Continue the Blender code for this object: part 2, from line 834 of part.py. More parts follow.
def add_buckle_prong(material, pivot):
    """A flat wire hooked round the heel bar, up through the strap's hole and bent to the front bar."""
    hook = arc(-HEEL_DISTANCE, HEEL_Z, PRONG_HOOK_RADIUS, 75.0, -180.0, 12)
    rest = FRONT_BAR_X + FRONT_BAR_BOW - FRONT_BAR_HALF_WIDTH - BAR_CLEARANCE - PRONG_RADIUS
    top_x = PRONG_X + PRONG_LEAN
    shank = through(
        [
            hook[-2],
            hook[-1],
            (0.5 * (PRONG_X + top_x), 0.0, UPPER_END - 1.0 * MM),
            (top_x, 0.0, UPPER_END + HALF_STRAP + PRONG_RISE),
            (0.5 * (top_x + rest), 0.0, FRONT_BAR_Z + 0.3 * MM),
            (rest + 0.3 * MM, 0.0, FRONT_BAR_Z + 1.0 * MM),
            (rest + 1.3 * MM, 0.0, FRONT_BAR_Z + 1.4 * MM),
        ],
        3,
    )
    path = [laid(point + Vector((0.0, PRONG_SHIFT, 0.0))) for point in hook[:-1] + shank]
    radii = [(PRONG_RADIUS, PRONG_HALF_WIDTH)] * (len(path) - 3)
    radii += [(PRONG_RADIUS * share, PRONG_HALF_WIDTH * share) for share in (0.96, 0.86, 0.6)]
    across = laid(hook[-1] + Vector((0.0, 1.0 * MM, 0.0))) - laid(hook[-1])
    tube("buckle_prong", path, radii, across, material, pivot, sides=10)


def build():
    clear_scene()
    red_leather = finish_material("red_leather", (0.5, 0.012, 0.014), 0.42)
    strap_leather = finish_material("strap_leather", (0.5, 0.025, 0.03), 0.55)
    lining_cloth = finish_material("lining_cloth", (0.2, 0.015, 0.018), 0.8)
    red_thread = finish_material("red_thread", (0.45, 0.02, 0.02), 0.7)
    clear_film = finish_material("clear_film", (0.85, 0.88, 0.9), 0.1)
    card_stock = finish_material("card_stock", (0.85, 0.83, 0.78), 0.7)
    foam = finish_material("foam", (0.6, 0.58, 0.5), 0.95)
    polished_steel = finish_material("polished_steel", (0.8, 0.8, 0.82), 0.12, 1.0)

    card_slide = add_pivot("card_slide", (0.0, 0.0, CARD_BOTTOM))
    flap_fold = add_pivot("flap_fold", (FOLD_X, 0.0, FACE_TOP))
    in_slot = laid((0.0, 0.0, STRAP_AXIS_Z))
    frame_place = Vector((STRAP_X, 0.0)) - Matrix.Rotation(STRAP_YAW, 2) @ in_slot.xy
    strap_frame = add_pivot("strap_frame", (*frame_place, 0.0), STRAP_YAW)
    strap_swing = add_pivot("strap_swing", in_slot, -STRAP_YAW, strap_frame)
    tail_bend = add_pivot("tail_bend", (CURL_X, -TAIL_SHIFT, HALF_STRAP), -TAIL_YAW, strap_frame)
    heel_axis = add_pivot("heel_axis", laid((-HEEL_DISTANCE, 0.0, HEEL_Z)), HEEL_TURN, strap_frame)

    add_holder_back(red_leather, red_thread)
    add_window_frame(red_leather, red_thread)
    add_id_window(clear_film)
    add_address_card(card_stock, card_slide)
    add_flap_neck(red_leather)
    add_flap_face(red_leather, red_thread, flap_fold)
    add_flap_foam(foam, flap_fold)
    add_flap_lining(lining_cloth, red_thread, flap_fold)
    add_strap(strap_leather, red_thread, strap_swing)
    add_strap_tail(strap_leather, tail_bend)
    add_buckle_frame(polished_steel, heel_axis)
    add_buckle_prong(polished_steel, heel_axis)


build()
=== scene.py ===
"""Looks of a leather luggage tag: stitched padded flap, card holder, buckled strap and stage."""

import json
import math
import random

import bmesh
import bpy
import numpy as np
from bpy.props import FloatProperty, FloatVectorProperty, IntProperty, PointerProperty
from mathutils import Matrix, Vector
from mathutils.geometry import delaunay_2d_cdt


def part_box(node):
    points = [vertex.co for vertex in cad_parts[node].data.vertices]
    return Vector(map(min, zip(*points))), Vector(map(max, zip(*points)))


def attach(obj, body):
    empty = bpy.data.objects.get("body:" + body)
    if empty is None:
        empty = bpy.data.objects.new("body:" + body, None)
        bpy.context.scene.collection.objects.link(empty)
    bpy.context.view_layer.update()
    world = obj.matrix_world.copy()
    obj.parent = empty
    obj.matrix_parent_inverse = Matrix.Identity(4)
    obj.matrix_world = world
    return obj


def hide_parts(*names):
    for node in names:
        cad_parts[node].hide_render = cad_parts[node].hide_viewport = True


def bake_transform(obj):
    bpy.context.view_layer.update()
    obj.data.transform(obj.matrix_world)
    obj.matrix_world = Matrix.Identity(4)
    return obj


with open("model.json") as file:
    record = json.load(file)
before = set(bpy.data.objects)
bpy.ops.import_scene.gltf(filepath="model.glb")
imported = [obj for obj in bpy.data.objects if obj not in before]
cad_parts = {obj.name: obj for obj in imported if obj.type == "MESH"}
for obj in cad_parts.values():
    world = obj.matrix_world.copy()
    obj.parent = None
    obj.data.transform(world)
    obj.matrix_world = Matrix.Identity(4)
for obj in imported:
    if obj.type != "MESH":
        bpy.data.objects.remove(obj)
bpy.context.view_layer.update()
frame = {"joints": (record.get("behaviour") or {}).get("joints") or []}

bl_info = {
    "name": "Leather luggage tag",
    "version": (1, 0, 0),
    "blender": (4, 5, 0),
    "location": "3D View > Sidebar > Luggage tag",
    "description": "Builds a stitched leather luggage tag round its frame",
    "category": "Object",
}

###

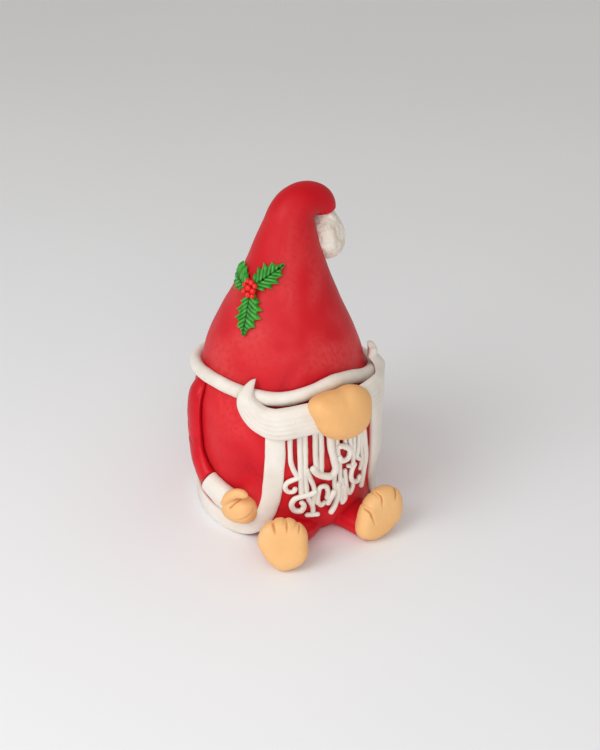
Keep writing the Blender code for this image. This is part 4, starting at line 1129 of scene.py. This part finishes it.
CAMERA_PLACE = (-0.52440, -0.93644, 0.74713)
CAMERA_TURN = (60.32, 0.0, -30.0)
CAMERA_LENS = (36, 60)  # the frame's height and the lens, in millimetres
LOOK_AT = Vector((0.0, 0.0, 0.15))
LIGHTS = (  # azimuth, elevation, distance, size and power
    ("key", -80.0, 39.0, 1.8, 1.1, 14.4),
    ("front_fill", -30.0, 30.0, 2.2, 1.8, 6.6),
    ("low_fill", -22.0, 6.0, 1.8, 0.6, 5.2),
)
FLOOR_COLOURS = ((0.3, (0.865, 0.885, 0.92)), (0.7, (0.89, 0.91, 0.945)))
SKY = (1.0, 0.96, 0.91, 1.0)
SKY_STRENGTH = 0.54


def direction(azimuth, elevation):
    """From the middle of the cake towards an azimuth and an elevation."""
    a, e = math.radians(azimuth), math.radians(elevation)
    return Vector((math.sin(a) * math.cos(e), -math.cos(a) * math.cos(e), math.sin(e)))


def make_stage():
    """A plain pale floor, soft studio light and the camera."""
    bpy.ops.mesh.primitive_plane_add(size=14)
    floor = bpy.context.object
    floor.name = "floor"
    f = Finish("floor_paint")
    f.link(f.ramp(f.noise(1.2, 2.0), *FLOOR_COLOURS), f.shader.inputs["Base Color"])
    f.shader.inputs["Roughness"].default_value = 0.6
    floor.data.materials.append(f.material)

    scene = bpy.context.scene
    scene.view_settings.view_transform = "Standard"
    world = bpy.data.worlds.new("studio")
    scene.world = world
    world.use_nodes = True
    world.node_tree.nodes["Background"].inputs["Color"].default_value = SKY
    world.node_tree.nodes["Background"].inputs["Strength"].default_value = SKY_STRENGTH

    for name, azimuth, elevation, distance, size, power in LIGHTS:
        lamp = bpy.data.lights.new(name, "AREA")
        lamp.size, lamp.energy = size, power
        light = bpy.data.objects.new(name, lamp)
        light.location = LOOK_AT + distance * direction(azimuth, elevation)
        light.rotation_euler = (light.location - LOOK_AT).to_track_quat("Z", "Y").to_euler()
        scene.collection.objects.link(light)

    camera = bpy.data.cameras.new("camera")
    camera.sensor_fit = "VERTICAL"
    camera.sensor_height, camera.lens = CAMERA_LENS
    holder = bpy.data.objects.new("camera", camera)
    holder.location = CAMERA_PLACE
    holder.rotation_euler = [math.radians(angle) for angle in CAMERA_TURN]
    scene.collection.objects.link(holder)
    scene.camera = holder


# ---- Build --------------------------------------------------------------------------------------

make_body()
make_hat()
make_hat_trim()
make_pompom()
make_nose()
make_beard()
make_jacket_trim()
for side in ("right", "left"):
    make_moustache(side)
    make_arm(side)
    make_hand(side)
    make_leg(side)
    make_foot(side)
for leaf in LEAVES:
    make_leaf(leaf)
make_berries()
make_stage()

###

**The exercise**
Reproduce verbatim only the segment of the listing bounded by the line containing "(0.0, 0.0, CARD_BOTTOM))" and the line containing "obj.matrix_parent_inverse = Matrix.Identity(4)", with both boundary lines included.

**Solution to this problem**
    card_slide = add_pivot("card_slide", (0.0, 0.0, CARD_BOTTOM))
    flap_fold = add_pivot("flap_fold", (FOLD_X, 0.0, FACE_TOP))
    in_slot = laid((0.0, 0.0, STRAP_AXIS_Z))
    frame_place = Vector((STRAP_X, 0.0)) - Matrix.Rotation(STRAP_YAW, 2) @ in_slot.xy
    strap_frame = add_pivot("strap_frame", (*frame_place, 0.0), STRAP_YAW)
    strap_swing = add_pivot("strap_swing", in_slot, -STRAP_YAW, strap_frame)
    tail_bend = add_pivot("tail_bend", (CURL_X, -TAIL_SHIFT, HALF_STRAP), -TAIL_YAW, strap_frame)
    heel_axis = add_pivot("heel_axis", laid((-HEEL_DISTANCE, 0.0, HEEL_Z)), HEEL_TURN, strap_frame)

    add_holder_back(red_leather, red_thread)
    add_window_frame(red_leather, red_thread)
    add_id_window(clear_film)
    add_address_card(card_stock, card_slide)
    add_flap_neck(red_leather)
    add_flap_face(red_leather, red_thread, flap_fold)
    add_flap_foam(foam, flap_fold)
    add_flap_lining(lining_cloth, red_thread, flap_fold)
    add_strap(strap_leather, red_thread, strap_swing)
    add_strap_tail(strap_leather, tail_bend)
    add_buckle_frame(polished_steel, heel_axis)
    add_buckle_prong(polished_steel, heel_axis)


build()
=== scene.py ===
"""Looks of a leather luggage tag: stitched padded flap, card holder, buckled strap and stage."""

import json
import math
import random

import bmesh
import bpy
import numpy as np
from bpy.props import FloatProperty, FloatVectorProperty, IntProperty, PointerProperty
from mathutils import Matrix, Vector
from mathutils.geometry import delaunay_2d_cdt


def part_box(node):
    points = [vertex.co for vertex in cad_parts[node].data.vertices]
    return Vector(map(min, zip(*points))), Vector(map(max, zip(*points)))


def attach(obj, body):
    empty = bpy.data.objects.get("body:" + body)
    if empty is None:
        empty = bpy.data.objects.new("body:" + body, None)
        bpy.context.scene.collection.objects.link(empty)
    bpy.context.view_layer.update()
    world = obj.matrix_world.copy()
    obj.parent = empty
    obj.matrix_parent_inverse = Matrix.Identity(4)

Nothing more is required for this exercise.